Data items:
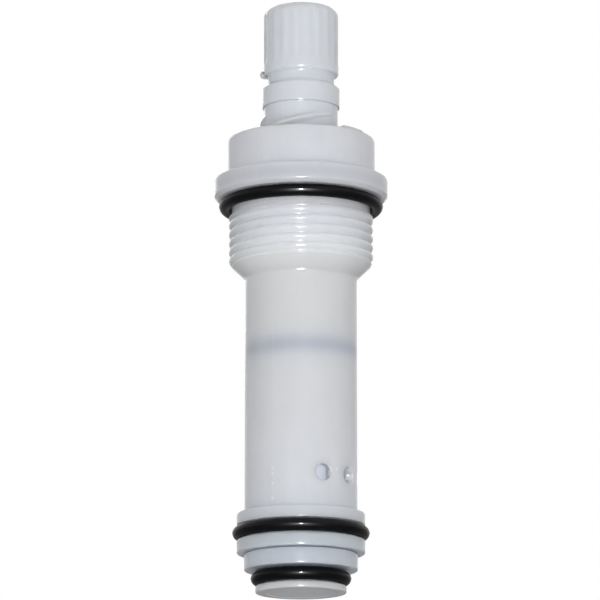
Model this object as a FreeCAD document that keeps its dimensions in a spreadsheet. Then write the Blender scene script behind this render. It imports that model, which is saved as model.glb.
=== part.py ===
import FreeCAD, Part
import os
import re
import Sketcher
from FreeCAD import Placement, Rotation, Vector

# Diverter stem: a moulded sleeve that screws into a valve body, with a rising spindle and a
# plunger inside it. The axis is +Z, the flat foot of the plunger is at the origin, -Y is the
# front, and the plunger is at the top of its travel, closing the mouth of the sleeve.

DOCUMENT = FreeCAD.newDocument("DiverterStem")

# Driving sizes in millimetres and degrees: word, value, meaning
SIZES = (
    ("foot_radius", 6.90, "plunger foot, the disc below its seal"),
    ("foot_thickness", 1.00, "plunger foot, height of the disc"),
    ("foot_groove_radius", 5.50, "plunger, bottom of the foot seal groove"),
    ("foot_seal_section", 2.10, "foot seal, cord diameter"),
    ("plunger_flange_radius", 8.62, "plunger flange that closes the sleeve"),
    ("plunger_flange_thickness", 2.50, "plunger flange, height"),
    ("plug_height", 1.40, "plunger plug that stands in the sleeve mouth"),
    ("plug_clearance", 0.15, "plug to sleeve bore, radial"),
    ("plunger_stem_radius", 3.80, "plunger, round stem between plug and piston"),
    ("stem_blend", 1.20, "fillet where the plunger stem meets plug and piston"),
    ("seat_gap", 0.10, "plunger flange to sleeve mouth at rest"),
    ("ring_side_play", 0.15, "seal to each side of its groove"),
    ("ring_fit", 0.03, "seal to the bottom of its groove"),
    ("collar_radius", 9.73, "sleeve, the two collars beside the sleeve seal"),
    ("lower_collar_height", 1.97, "sleeve, collar below the sleeve seal"),
    ("upper_collar_height", 1.80, "sleeve, collar above the sleeve seal"),
    ("sleeve_groove_radius", 8.37, "sleeve, bottom of the sleeve seal groove"),
    ("sleeve_seal_section", 2.03, "sleeve seal, cord diameter"),
    ("sleeve_bore_radius", 7.25, "sleeve, bore that the piston runs in"),
    ("mouth_chamfer", 0.50, "sleeve, lead-in at the mouth of the bore"),
    ("edge_break", 0.20, "rounding of the moulded edges"),
    ("tube_radius", 8.56, "sleeve, plain tube"),
    ("tube_length", 36.41, "sleeve, plain tube between collar and shoulder"),
    ("port_radius", 1.45, "sleeve, water ports"),
    ("port_height", 5.20, "sleeve, port axis above the upper collar"),
    ("port_count", 5, "sleeve, number of ports"),
    ("port_first_angle", 25.4, "first port, turned from the front towards +X"),
    ("port_spacing", 27.5, "angle from one port to the next"),
    ("shoulder_height", 2.40, "sleeve, cone from tube to thread"),
    ("shoulder_blend", 1.00, "fillet at the foot of the shoulder"),
    ("thread_radius", 11.11, "body thread, 7/8 inch over its crests"),
    ("thread_length", 7.10, "body thread, length"),
    ("neck_radius", 10.65, "sleeve, neck that the flange seal sits on"),
    ("neck_height", 2.85, "sleeve, neck between thread and flange"),
    ("flange_seal_section", 1.94, "flange seal, cord diameter"),
    ("flange_radius", 13.33, "sleeve, flange"),
    ("flange_thickness", 3.23, "sleeve, flange"),
    ("flange_chamfer", 0.55, "sleeve, lower edge of the flange"),
    ("bonnet_radius", 11.38, "sleeve, bonnet above the flange"),
    ("bonnet_height", 6.25, "sleeve, bonnet above the flange"),
    ("pad_inner_radius", 8.20, "index pad on the bonnet, inner edge"),
    ("pad_outer_radius", 10.60, "index pad on the bonnet, outer edge"),
    ("pad_height", 0.45, "index pad, above the bonnet"),
    ("pad_first_angle", -52.5, "index pad, first side, turned from +X"),
    ("pad_sweep", 23.5, "index pad, angle from side to side"),
    ("nut_length", 8.00, "nut thread inside the bonnet"),
    ("nut_lead_in", 0.35, "chamfer at both ends of the nut"),
    ("screw_core_radius", 5.68, "spindle, core of the lifting screw"),
    ("screw_depth", 1.27, "lifting screw, height of its ridges"),
    ("screw_lead", 10.00, "lifting screw, rise in one turn"),
    ("screw_starts", 3, "lifting screw, number of ridges"),
    ("ridge_foot_width", 2.10, "lifting screw ridge, width at its foot"),
    ("ridge_crest_width", 0.90, "lifting screw ridge, width at its crest"),
    ("ridge_drop", 9.80, "lifting screw, start of the ridges below the bonnet top"),
    ("screw_bottom_trim", 0.50, "lifting screw, plain core above the start of the ridges"),
    ("screw_end_slope", 1.43, "lifting screw, fall of its end cone for each mm of radius"),
    ("screw_exposed", 3.67, "lifting screw standing above the bonnet at rest"),
    ("running_fit", 0.10, "screw to nut and swivel to socket"),
    ("shank_height", 1.46, "spindle, plain shank below the collar"),
    ("spindle_collar_radius", 5.97, "spindle, collar that stops the downward travel"),
    ("spindle_collar_height", 2.96, "spindle, collar"),
    ("spindle_collar_chamfer", 0.72, "spindle, height of the cone above the collar"),
    ("handle_groove_radius", 5.12, "spindle, groove below the broach"),
    ("handle_groove_height", 1.52, "spindle, groove below the broach"),
    ("broach_radius", 5.80, "spindle, broach over its teeth"),
    ("broach_length", 10.74, "spindle, broach with its plain band"),
    ("broach_band", 1.75, "spindle, plain band below the flutes"),
    ("broach_crown", 1.20, "spindle, rounding of the top edge"),
    ("flute_count", 20, "broach, number of flutes"),
    ("flute_depth", 0.45, "broach, depth of a flute"),
    ("flute_width", 1.30, "broach, width of a flute at the teeth"),
    ("nub_radius", 0.65, "broach, small index nub at the left"),
    ("nub_rise", 0.20, "broach, centre of the nub above the lower end of the broach"),
    ("nub_reach", 6.35, "broach, outermost point of the nub"),
    ("handle_hole_radius", 1.90, "spindle, blind hole for the handle screw"),
    ("handle_hole_depth", 15.00, "spindle, blind hole for the handle screw"),
    ("handle_hole_chamfer", 0.50, "spindle, mouth of the handle screw hole"),
    ("spindle_rod_radius", 4.00, "spindle, rod between screw and piston"),
    ("piston_seal_section", 1.90, "piston seal, cord diameter"),
    ("piston_seal_play", 0.05, "piston seal to sleeve bore"),
    ("piston_seal_height", 24.80, "piston seal centre above the sleeve collars"),
    ("piston_land", 1.30, "piston, wall above and below its seal"),
    ("piston_clearance", 0.25, "piston to sleeve bore, radial"),
    ("swivel_neck_radius", 2.00, "spindle tip, neck in the socket lip"),
    ("swivel_head_radius", 2.75, "spindle tip, head that is snapped into the socket"),
    ("swivel_head_height", 2.50, "spindle tip, head"),
    ("swivel_tip_height", 0.70, "spindle tip, cone below the head"),
    ("socket_lip", 2.10, "plunger socket, thickness of its lip"),
    ("socket_bottom_gap", 0.30, "plunger socket, room below the spindle tip"),
)

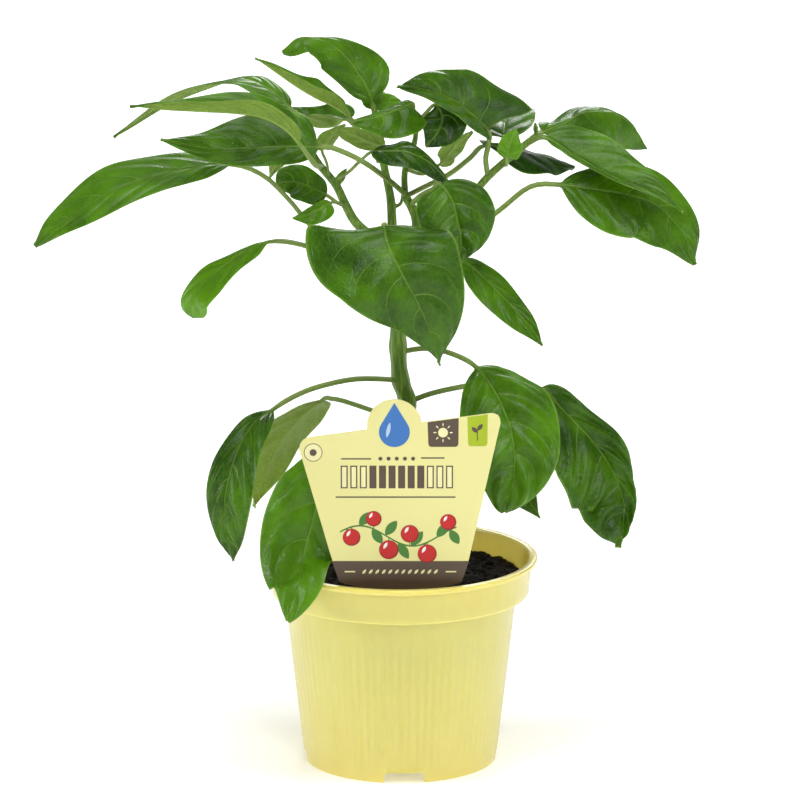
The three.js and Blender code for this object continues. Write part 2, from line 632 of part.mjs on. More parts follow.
// The label's outline, seen from the front, with its stake grown by a margin.
function tagShape(margin) {
  const { left, right, corner, lobeX, lobeZ, lobeRadius, bandHalf, bandTop } = tag;
  const topAt = (x) => tag.top + tag.slope * (x - lobeX);
  const climb = Math.atan(tag.slope);
  const rise = Math.asin(((tag.top - lobeZ) / lobeRadius) * Math.cos(climb));
  const shape = new THREE.Shape();
  shape.moveTo(-bandHalf, bandTop);
  shape.lineTo(left, topAt(left) - corner);
  shape.quadraticCurveTo(left, topAt(left), left + corner, topAt(left + corner));
  shape.absarc(lobeX, lobeZ, lobeRadius, Math.PI - rise + climb, rise + climb, true);
  shape.lineTo(right - corner, topAt(right - corner));
  shape.quadraticCurveTo(right, topAt(right), right, topAt(right) - corner);
  shape.lineTo(bandHalf, bandTop);
  shape.lineTo(tag.footHalf, tag.bandFoot);

  const stakeHalf = tag.stakeHalf + margin;
  const neckHalf = tag.stakeHalf * 0.7 + margin;
  shape.lineTo(stakeHalf, tag.stakeShoulder);
  shape.lineTo(neckHalf, tag.stakeNeck);
  shape.lineTo(0, tag.stakeTip - margin);
  shape.lineTo(-neckHalf, tag.stakeNeck);
  shape.lineTo(-stakeHalf, tag.stakeShoulder);
  shape.lineTo(-tag.footHalf, tag.bandFoot);
  shape.closePath();
  return shape;
}

function tagGeometry(margin) {
  const depth = tag.thickness + 2 * margin;
  const settings = { depth, bevelEnabled: false, curveSegments: 8 };
  const plate = new THREE.ExtrudeGeometry(tagShape(margin), settings);
  return plate.rotateX(Math.PI / 2).translate(0, tag.plane + depth / 2, 0);
}

// ---------- the plant ----------

const plant = new THREE.Group();

function addPiece(name, geometry, color, roughness) {
  const material = new THREE.MeshStandardMaterial({ color, roughness, metalness: 0 });
  const mesh = new THREE.Mesh(geometry, material);
  mesh.name = name;
  plant.add(mesh);
}

const grownStem = stemBody(gap);
addPiece('pot', potGeometry(), 0xe2d882, 0.4);
addPiece('soil', soilGeometry(grownStem, toSolid(tagGeometry(gap))), 0x17120b, 0.95);
addPiece('label', tagGeometry(0), 0xf4eea3, 0.5);
addPiece('stem', toGeometry(stemBody(0)), 0x5d7a2c, 0.6);
for (const [name, leaf] of Object.entries(leaves)) {
  const body = toSolid(leafGeometry({ ...blade, ...leaf }));
  addPiece(name, toGeometry(clearOf(body, grownStem)), 0x3f761c, 0.45);
}

export default plant;
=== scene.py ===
# %% [markdown]
# # A young chilli pepper plant in a nursery pot
#
# The solids of the plant were made elsewhere, at their real size, and this notebook dresses
# them. It loads them as a fixed frame, builds a finer piece over each one in the same place,
# and gives every piece a finish made of shader nodes. Sizes are written in millimetres and
# multiplied by MM, because Blender works in metres. The pot stands on the origin, +X is to
# the right and +Y goes away from the viewer.

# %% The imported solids
import math
import random

import bmesh
import bpy
import numpy as np
from mathutils import Matrix, Vector, noise


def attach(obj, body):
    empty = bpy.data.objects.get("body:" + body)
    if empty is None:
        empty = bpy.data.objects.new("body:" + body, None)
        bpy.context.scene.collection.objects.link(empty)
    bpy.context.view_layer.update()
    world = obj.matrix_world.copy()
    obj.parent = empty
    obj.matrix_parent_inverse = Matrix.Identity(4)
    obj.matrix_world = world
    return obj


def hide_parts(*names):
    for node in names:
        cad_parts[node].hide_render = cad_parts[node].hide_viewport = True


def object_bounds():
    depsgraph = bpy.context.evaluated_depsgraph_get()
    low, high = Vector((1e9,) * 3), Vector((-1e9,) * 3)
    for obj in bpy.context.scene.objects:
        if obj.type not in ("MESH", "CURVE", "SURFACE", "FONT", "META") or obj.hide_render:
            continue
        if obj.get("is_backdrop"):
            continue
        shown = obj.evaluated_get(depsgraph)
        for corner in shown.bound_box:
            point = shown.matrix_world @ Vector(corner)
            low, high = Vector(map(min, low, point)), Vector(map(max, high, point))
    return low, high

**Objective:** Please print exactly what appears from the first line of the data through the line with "from FreeCAD import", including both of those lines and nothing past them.

**Problem solution:**
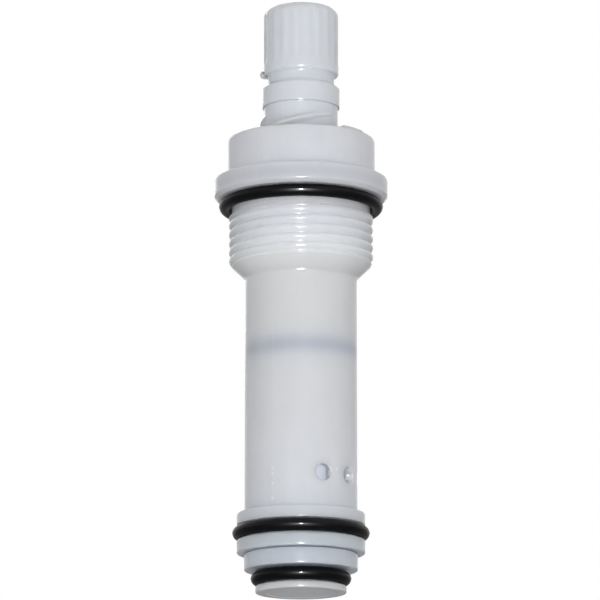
Model this object as a FreeCAD document that keeps its dimensions in a spreadsheet. Then write the Blender scene script behind this render. It imports that model, which is saved as model.glb.
=== part.py ===
import FreeCAD, Part
import os
import re
import Sketcher
from FreeCAD import Placement, Rotation, Vector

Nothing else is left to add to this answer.